» WHAT IS NEEDED
Print each of the entries exactly, leaving nothing out.
+ + + + + + +
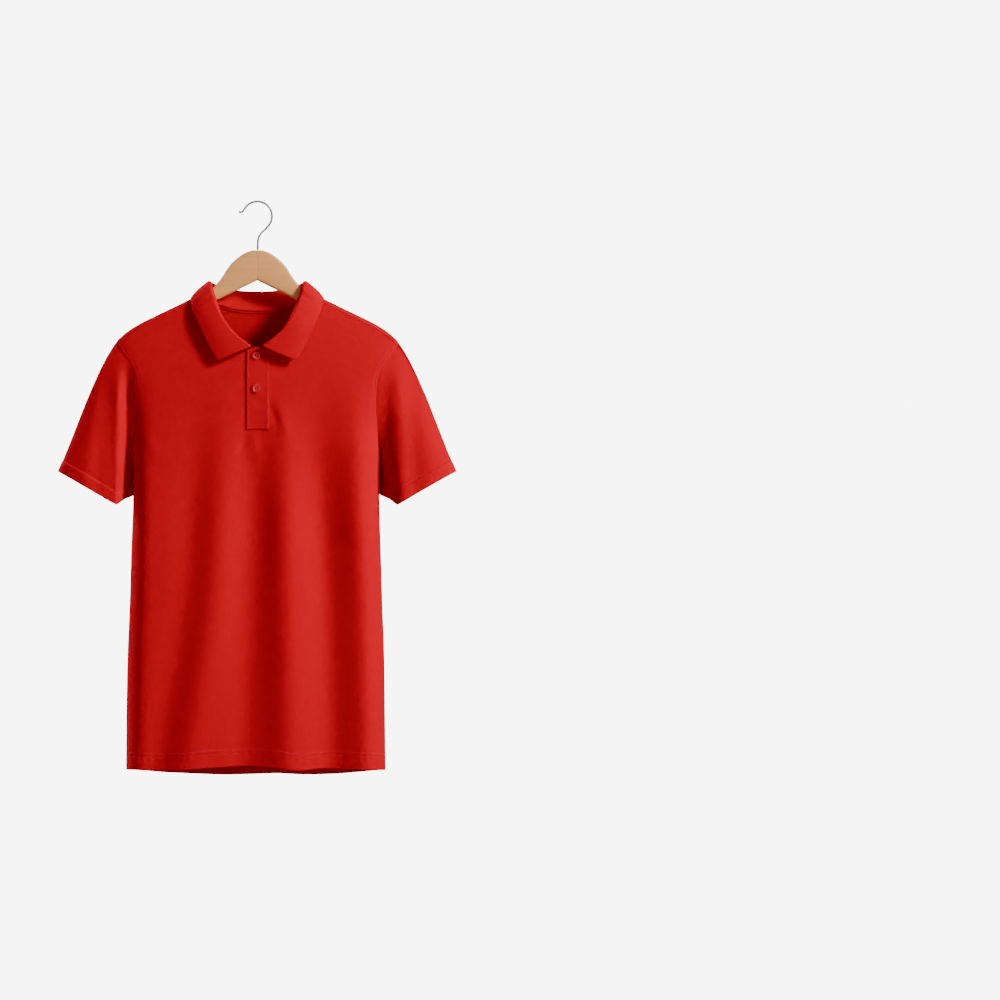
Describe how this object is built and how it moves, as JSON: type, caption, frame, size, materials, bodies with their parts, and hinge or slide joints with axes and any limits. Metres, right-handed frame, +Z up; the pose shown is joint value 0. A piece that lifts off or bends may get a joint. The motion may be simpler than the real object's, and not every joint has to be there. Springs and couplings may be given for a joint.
{
  "type": "polo shirt on a hanger",
  "caption": "Short-sleeved polo shirt with a folded collar and buttoned neck placket, hung on a plain wooden hanger with a wire hook.",
  "frame": {"origin": "the point inside the top of the hook where a rail carries the hanger", "axes": "+Z up; the shirt's front faces -Y; +X runs to the wearer's left, across the shoulders"},
  "size_m": [0.6072, 0.0899, 0.8741],
  "materials": {
    "pique": "matt cotton pique knit",
    "rib": "matt flat rib knit",
    "tape": "matt woven cotton tape",
    "buttons": "satin moulded plastic",
    "wood": "satin pale beech",
    "wire": "dull grey steel wire"
  },
  "bodies": {
    "root": {"front": "pique", "back": "pique", "sleeve_left": "pique", "sleeve_right": "pique", "cuff_left": "rib", "cuff_right": "rib", "collar": "rib", "placket_top": "pique", "placket_under": "pique", "button_1": "buttons", "button_2": "buttons", "neck_tape": "tape", "hanger": "wood", "hanger_hook": "wire"}
  },
  "joints": []
}
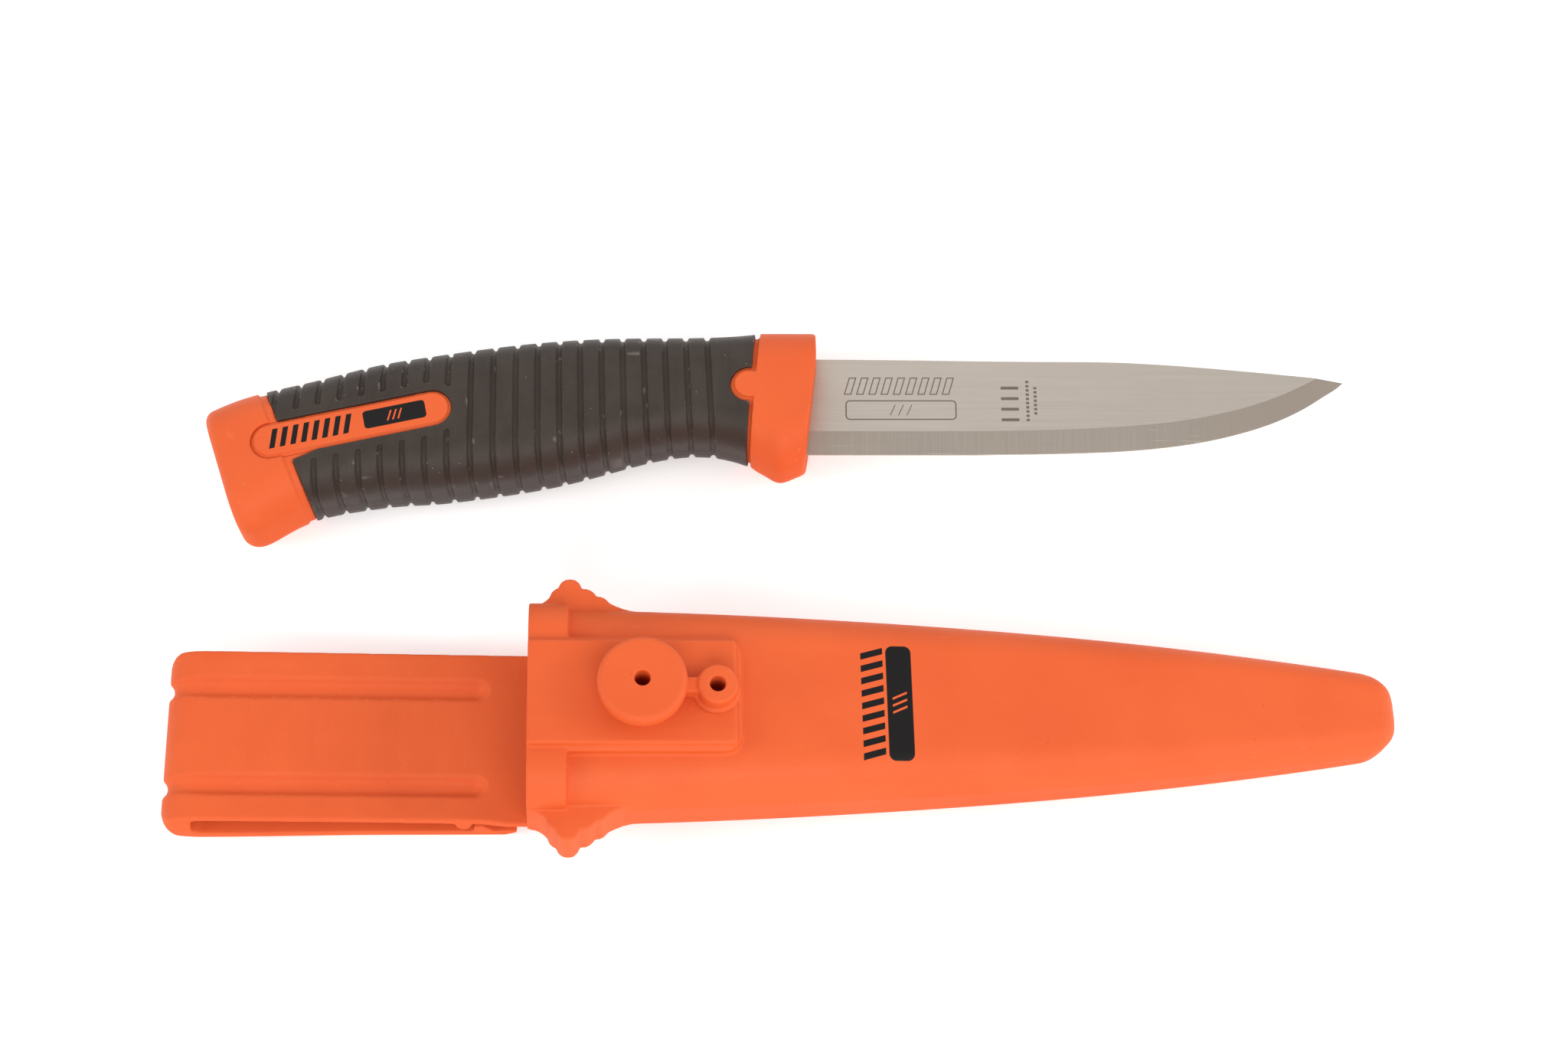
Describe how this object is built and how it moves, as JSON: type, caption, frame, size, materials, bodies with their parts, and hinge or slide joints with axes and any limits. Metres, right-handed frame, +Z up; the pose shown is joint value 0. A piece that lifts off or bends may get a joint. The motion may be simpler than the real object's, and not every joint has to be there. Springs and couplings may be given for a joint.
{
  "type": "rigging knife with sheath",
  "caption": "Fixed-blade rigging knife with a ribbed soft grip, lying beside its moulded sheath with a spring belt clip and a mushroom button.",
  "frame": {"origin": "middle of the bounding box of knife and sheath, at table height", "axes": "+X along the sheath from its mouth to its tip, +Y from the sheath towards the knife, +Z up"},
  "size_m": [0.2252, 0.1033, 0.0381],
  "materials": {
    "blade_steel": "satin, brushed along the blade",
    "handle_plastic": "fine spark-eroded texture, orange",
    "grip_rubber": "satin black-brown soft rubber",
    "sheath_plastic": "fine moulded texture, orange"
  },
  "bodies": {
    "sheath": {"sheath_shell": "sheath_plastic", "button_stud": "sheath_plastic", "belt_strap": "sheath_plastic"},
    "knife": {"blade": "blade_steel", "handle_core": "handle_plastic", "grip_overmould": "grip_rubber", "side_plate_left": "handle_plastic", "side_plate_right": "handle_plastic"},
    "spring_leg": {"clip_leg": "sheath_plastic"}
  },
  "joints": [
    {"name": "knife_draw", "type": "slide", "parent": "sheath", "child": "knife", "axis": [-0.9971, 0, 0.0767], "range_m": [0, 0.15]},
    {"name": "clip_flex", "type": "hinge", "parent": "sheath", "child": "spring_leg", "pos_m": [-0.11262, -0.0272, 0.00933], "axis": [0, 1, 0], "range_deg": [0, 5], "stiffness_Nm_per_rad": 8}
  ]
}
+ + + + + + +
» FINAL ANSWER
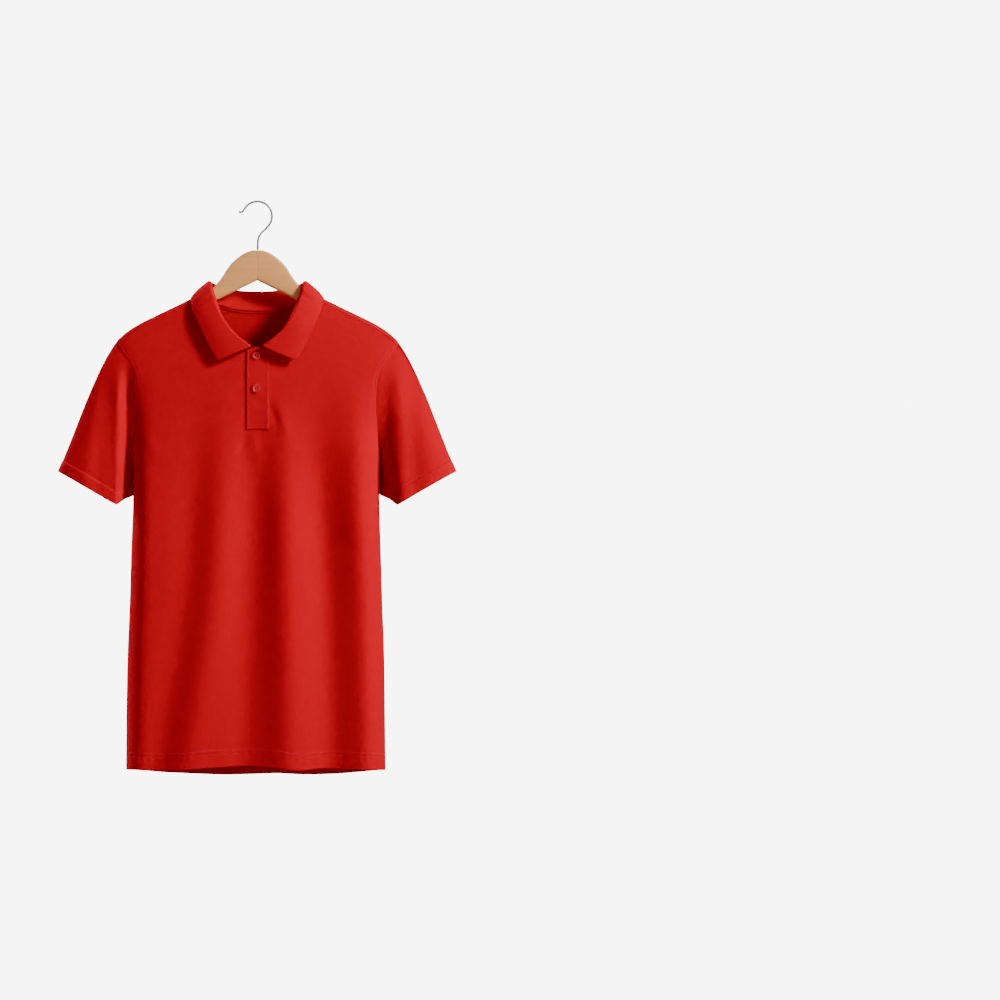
Describe how this object is built and how it moves, as JSON: type, caption, frame, size, materials, bodies with their parts, and hinge or slide joints with axes and any limits. Metres, right-handed frame, +Z up; the pose shown is joint value 0. A piece that lifts off or bends may get a joint. The motion may be simpler than the real object's, and not every joint has to be there. Springs and couplings may be given for a joint.
{
  "type": "polo shirt on a hanger",
  "caption": "Short-sleeved polo shirt with a folded collar and buttoned neck placket, hung on a plain wooden hanger with a wire hook.",
  "frame": {"origin": "the point inside the top of the hook where a rail carries the hanger", "axes": "+Z up; the shirt's front faces -Y; +X runs to the wearer's left, across the shoulders"},
  "size_m": [0.6072, 0.0899, 0.8741],
  "materials": {
    "pique": "matt cotton pique knit",
    "rib": "matt flat rib knit",
    "tape": "matt woven cotton tape",
    "buttons": "satin moulded plastic",
    "wood": "satin pale beech",
    "wire": "dull grey steel wire"
  },
  "bodies": {
    "root": {"front": "pique", "back": "pique", "sleeve_left": "pique", "sleeve_right": "pique", "cuff_left": "rib", "cuff_right": "rib", "collar": "rib", "placket_top": "pique", "placket_under": "pique", "button_1": "buttons", "button_2": "buttons", "neck_tape": "tape", "hanger": "wood", "hanger_hook": "wire"}
  },
  "joints": []
}
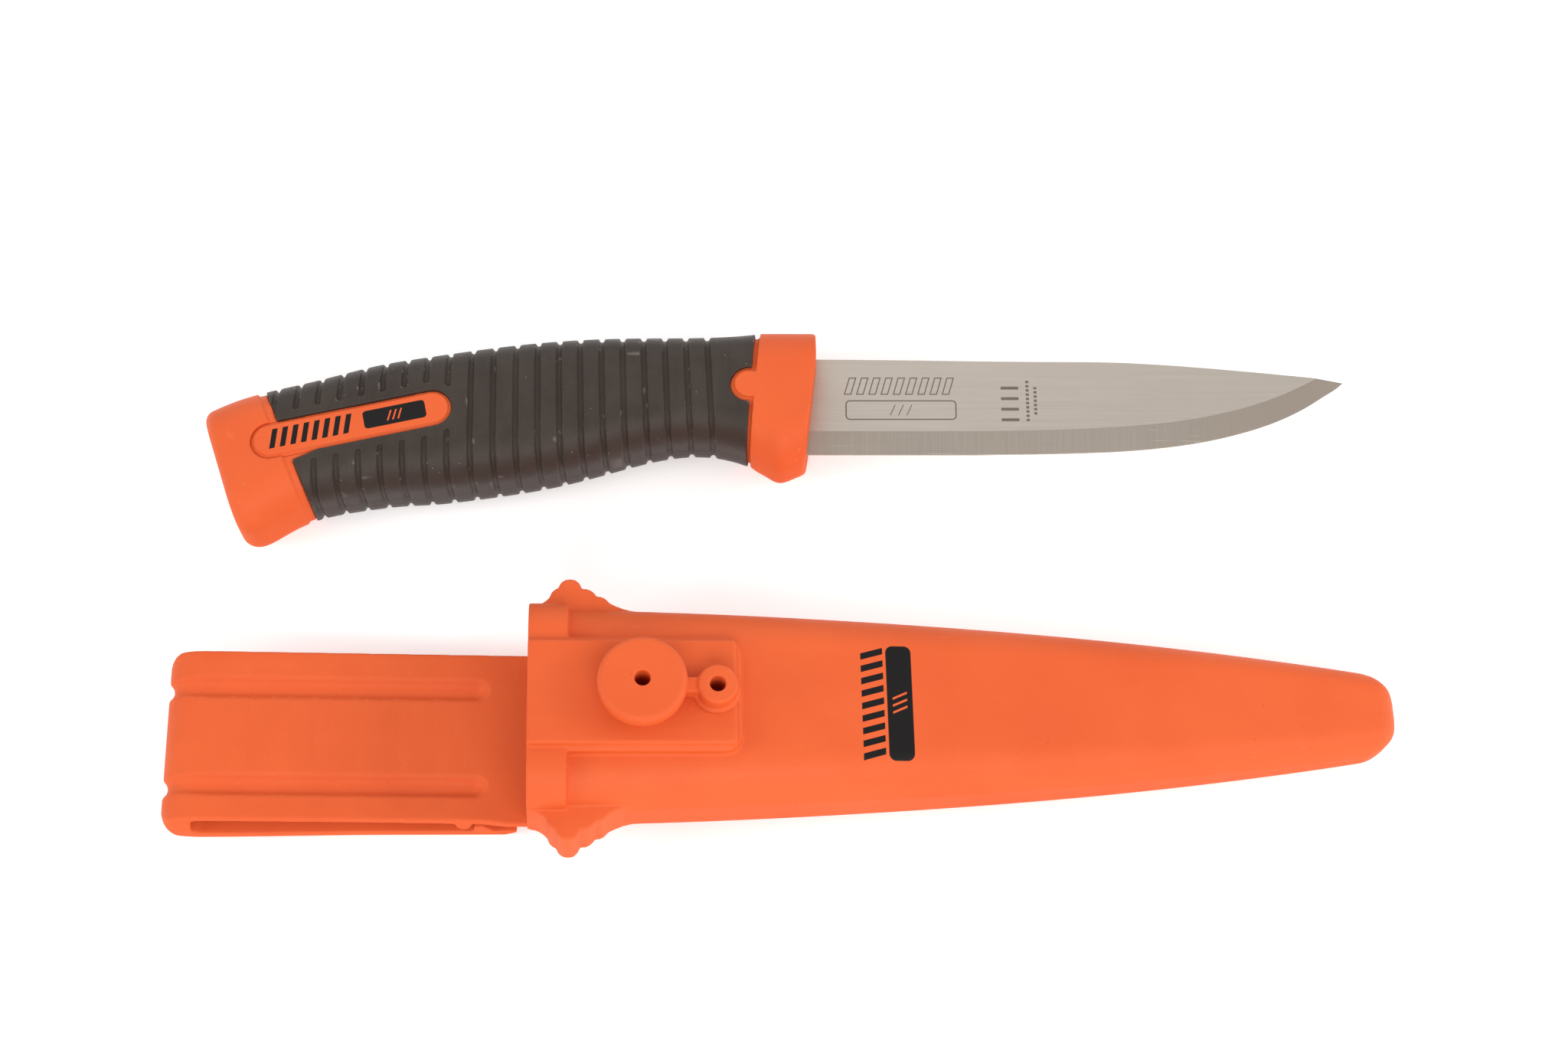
Describe how this object is built and how it moves, as JSON: type, caption, frame, size, materials, bodies with their parts, and hinge or slide joints with axes and any limits. Metres, right-handed frame, +Z up; the pose shown is joint value 0. A piece that lifts off or bends may get a joint. The motion may be simpler than the real object's, and not every joint has to be there. Springs and couplings may be given for a joint.
{
  "type": "rigging knife with sheath",
  "caption": "Fixed-blade rigging knife with a ribbed soft grip, lying beside its moulded sheath with a spring belt clip and a mushroom button.",
  "frame": {"origin": "middle of the bounding box of knife and sheath, at table height", "axes": "+X along the sheath from its mouth to its tip, +Y from the sheath towards the knife, +Z up"},
  "size_m": [0.2252, 0.1033, 0.0381],
  "materials": {
    "blade_steel": "satin, brushed along the blade",
    "handle_plastic": "fine spark-eroded texture, orange",
    "grip_rubber": "satin black-brown soft rubber",
    "sheath_plastic": "fine moulded texture, orange"
  },
  "bodies": {
    "sheath": {"sheath_shell": "sheath_plastic", "button_stud": "sheath_plastic", "belt_strap": "sheath_plastic"},
    "knife": {"blade": "blade_steel", "handle_core": "handle_plastic", "grip_overmould": "grip_rubber", "side_plate_left": "handle_plastic", "side_plate_right": "handle_plastic"},
    "spring_leg": {"clip_leg": "sheath_plastic"}
  },
  "joints": [
    {"name": "knife_draw", "type": "slide", "parent": "sheath", "child": "knife", "axis": [-0.9971, 0, 0.0767], "range_m": [0, 0.15]},
    {"name": "clip_flex", "type": "hinge", "parent": "sheath", "child": "spring_leg", "pos_m": [-0.11262, -0.0272, 0.00933], "axis": [0, 1, 0], "range_deg": [0, 5], "stiffness_Nm_per_rad": 8}
  ]
}